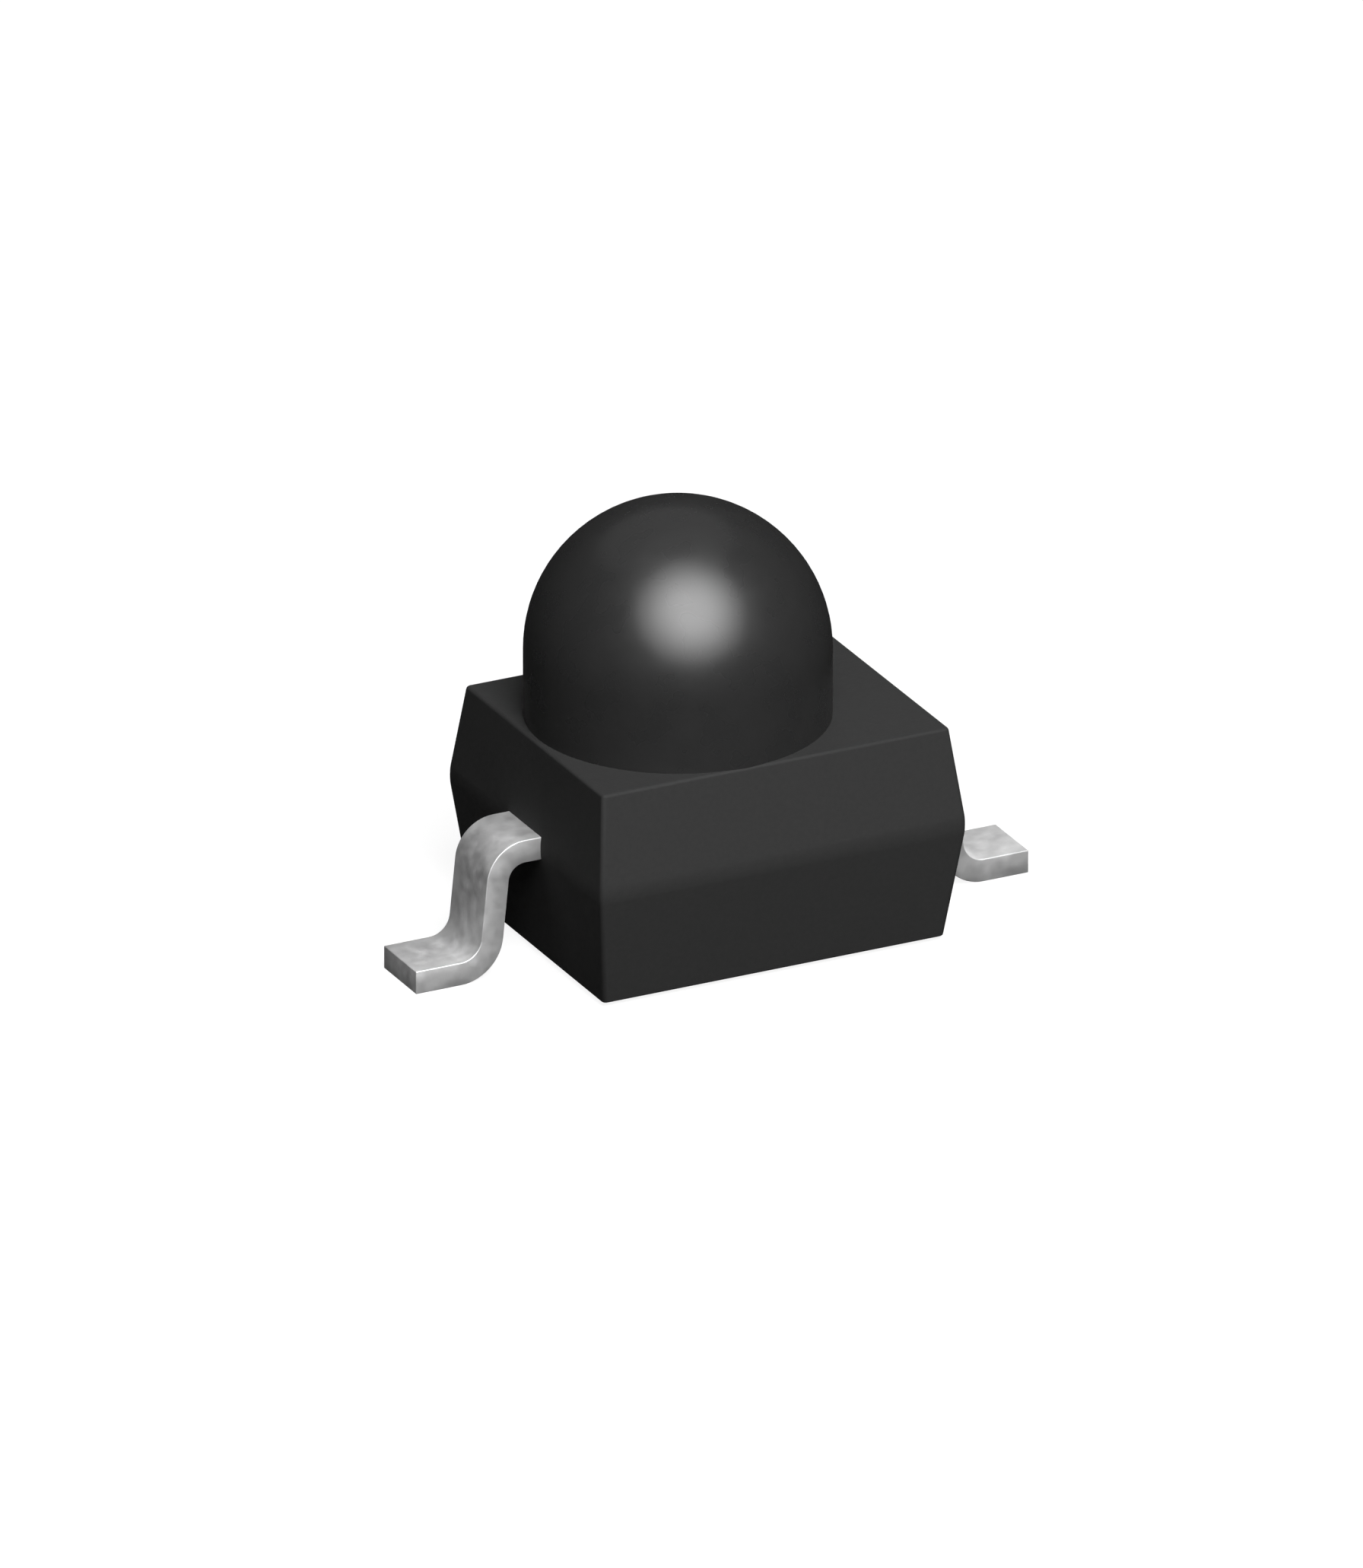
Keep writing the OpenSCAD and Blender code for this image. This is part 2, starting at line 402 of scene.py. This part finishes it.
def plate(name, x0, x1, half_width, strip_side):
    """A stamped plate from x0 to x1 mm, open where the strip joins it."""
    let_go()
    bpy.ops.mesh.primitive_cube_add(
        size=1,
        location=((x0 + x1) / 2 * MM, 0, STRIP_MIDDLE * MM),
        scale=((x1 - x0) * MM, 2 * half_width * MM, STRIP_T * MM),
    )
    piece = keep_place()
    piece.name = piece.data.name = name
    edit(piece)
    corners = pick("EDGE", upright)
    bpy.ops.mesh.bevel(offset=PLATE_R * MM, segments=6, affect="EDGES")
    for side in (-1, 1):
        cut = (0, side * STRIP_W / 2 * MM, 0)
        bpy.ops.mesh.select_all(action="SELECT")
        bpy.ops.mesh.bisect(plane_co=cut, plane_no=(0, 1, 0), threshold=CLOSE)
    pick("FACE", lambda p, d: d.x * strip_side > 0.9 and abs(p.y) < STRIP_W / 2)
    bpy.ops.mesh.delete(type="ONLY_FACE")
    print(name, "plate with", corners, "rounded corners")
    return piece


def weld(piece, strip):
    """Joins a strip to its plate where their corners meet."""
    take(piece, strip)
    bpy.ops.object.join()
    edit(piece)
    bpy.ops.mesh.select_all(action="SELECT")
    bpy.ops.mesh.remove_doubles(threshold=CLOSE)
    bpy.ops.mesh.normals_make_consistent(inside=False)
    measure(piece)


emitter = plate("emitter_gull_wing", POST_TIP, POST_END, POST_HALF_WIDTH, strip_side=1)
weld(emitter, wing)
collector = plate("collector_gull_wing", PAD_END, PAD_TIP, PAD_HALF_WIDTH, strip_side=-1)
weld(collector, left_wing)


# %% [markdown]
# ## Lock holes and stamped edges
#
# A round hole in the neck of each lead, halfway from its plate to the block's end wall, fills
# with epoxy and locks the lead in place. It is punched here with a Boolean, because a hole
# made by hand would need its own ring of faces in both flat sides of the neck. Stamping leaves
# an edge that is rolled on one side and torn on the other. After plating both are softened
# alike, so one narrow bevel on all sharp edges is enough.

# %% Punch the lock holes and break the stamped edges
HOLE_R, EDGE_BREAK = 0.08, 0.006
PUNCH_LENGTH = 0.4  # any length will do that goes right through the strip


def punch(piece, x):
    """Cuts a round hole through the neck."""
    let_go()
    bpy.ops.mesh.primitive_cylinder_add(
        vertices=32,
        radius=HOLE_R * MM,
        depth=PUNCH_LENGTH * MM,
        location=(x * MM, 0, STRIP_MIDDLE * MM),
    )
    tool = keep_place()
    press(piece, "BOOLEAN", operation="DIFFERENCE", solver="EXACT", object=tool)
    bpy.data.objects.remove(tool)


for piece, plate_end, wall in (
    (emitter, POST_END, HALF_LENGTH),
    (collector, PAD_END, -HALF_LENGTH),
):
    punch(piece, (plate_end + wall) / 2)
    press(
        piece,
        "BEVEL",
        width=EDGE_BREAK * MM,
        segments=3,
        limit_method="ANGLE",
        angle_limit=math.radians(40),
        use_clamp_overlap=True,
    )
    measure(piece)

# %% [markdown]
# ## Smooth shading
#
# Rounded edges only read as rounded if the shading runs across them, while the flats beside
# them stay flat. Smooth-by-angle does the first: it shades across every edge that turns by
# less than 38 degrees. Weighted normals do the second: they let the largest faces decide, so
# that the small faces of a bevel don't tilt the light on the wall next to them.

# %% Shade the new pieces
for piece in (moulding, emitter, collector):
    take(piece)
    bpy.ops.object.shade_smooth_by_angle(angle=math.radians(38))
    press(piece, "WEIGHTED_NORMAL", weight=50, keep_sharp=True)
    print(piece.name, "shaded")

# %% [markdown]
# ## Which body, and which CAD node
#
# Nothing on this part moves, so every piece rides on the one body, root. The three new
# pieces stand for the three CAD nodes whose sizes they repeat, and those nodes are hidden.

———

**Goal of the exercise:** Give the lines again, exactly as they stand, from the beginning of the data through the line with "weld(collector, left_wing)".

**Task solution:**
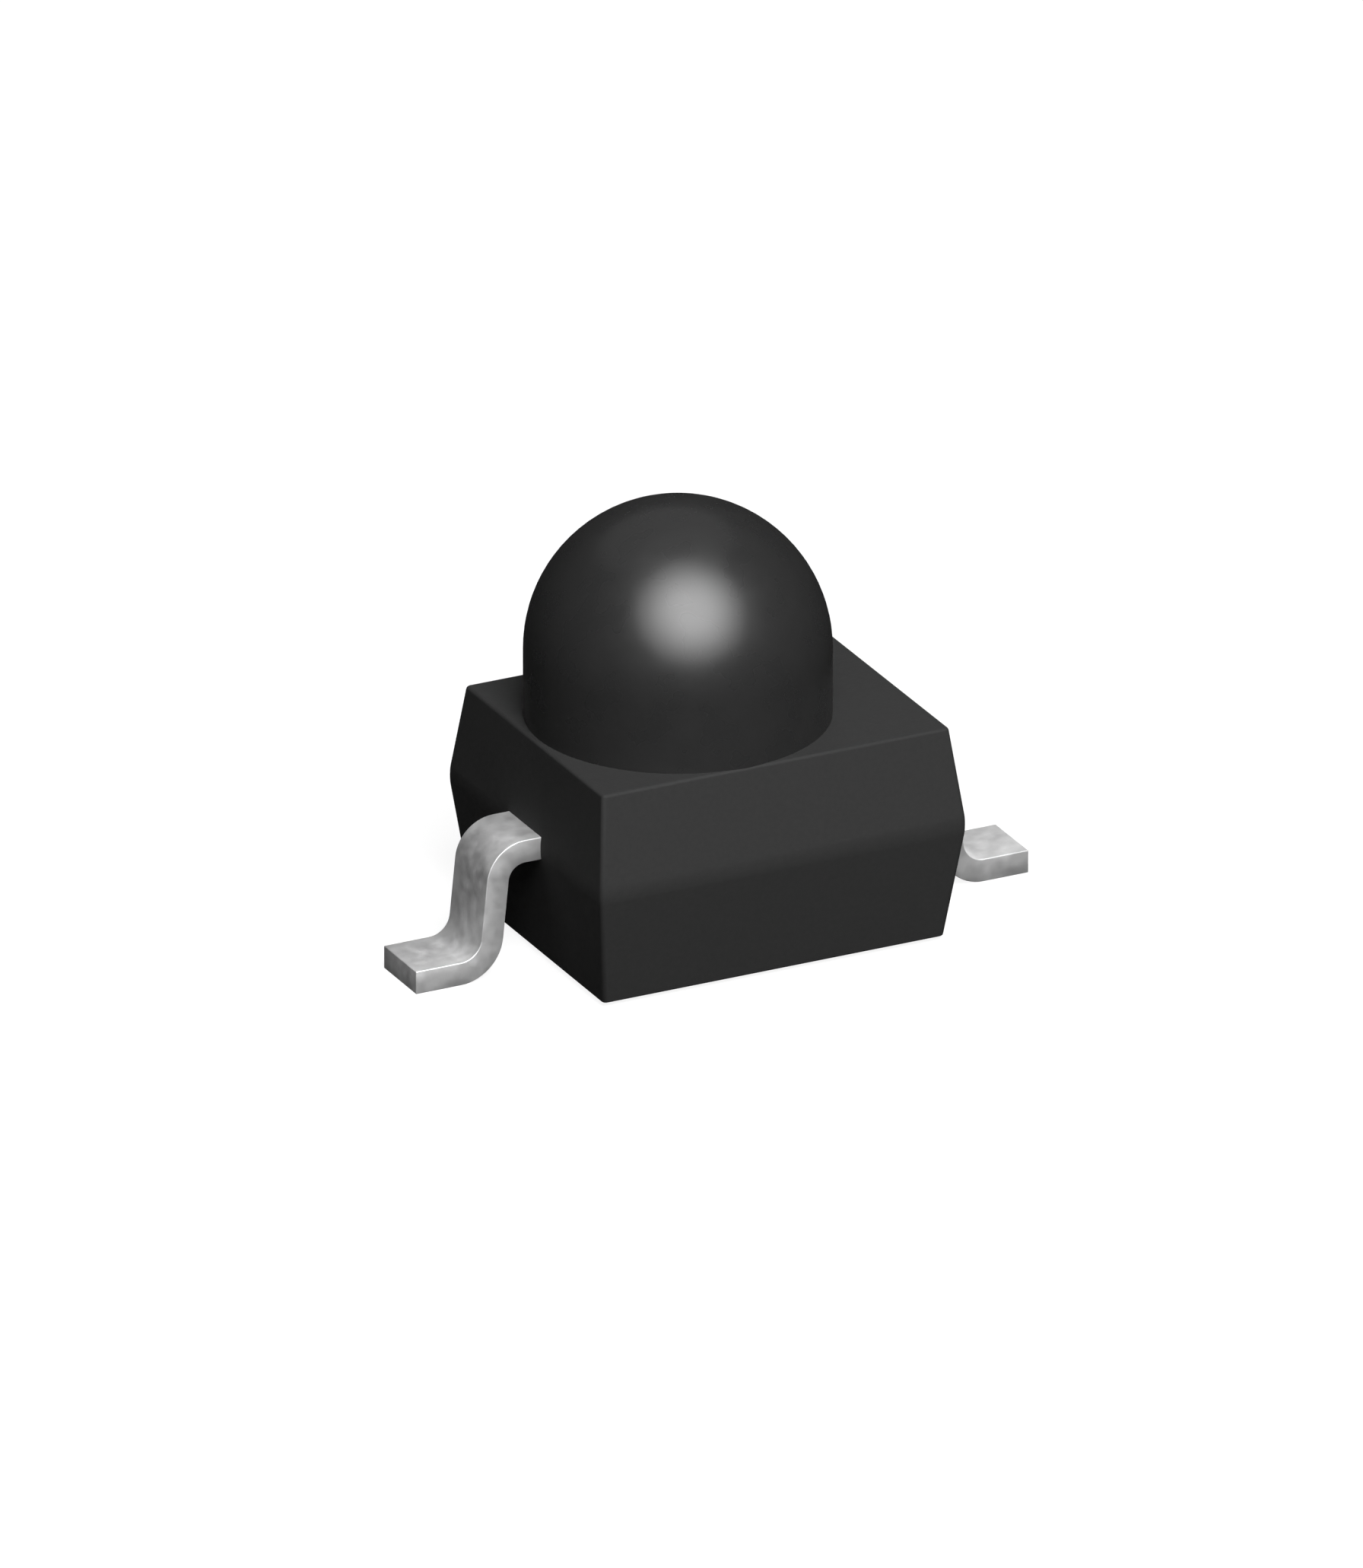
Keep writing the OpenSCAD and Blender code for this image. This is part 2, starting at line 402 of scene.py. This part finishes it.
def plate(name, x0, x1, half_width, strip_side):
    """A stamped plate from x0 to x1 mm, open where the strip joins it."""
    let_go()
    bpy.ops.mesh.primitive_cube_add(
        size=1,
        location=((x0 + x1) / 2 * MM, 0, STRIP_MIDDLE * MM),
        scale=((x1 - x0) * MM, 2 * half_width * MM, STRIP_T * MM),
    )
    piece = keep_place()
    piece.name = piece.data.name = name
    edit(piece)
    corners = pick("EDGE", upright)
    bpy.ops.mesh.bevel(offset=PLATE_R * MM, segments=6, affect="EDGES")
    for side in (-1, 1):
        cut = (0, side * STRIP_W / 2 * MM, 0)
        bpy.ops.mesh.select_all(action="SELECT")
        bpy.ops.mesh.bisect(plane_co=cut, plane_no=(0, 1, 0), threshold=CLOSE)
    pick("FACE", lambda p, d: d.x * strip_side > 0.9 and abs(p.y) < STRIP_W / 2)
    bpy.ops.mesh.delete(type="ONLY_FACE")
    print(name, "plate with", corners, "rounded corners")
    return piece


def weld(piece, strip):
    """Joins a strip to its plate where their corners meet."""
    take(piece, strip)
    bpy.ops.object.join()
    edit(piece)
    bpy.ops.mesh.select_all(action="SELECT")
    bpy.ops.mesh.remove_doubles(threshold=CLOSE)
    bpy.ops.mesh.normals_make_consistent(inside=False)
    measure(piece)


emitter = plate("emitter_gull_wing", POST_TIP, POST_END, POST_HALF_WIDTH, strip_side=1)
weld(emitter, wing)
collector = plate("collector_gull_wing", PAD_END, PAD_TIP, PAD_HALF_WIDTH, strip_side=-1)
weld(collector, left_wing)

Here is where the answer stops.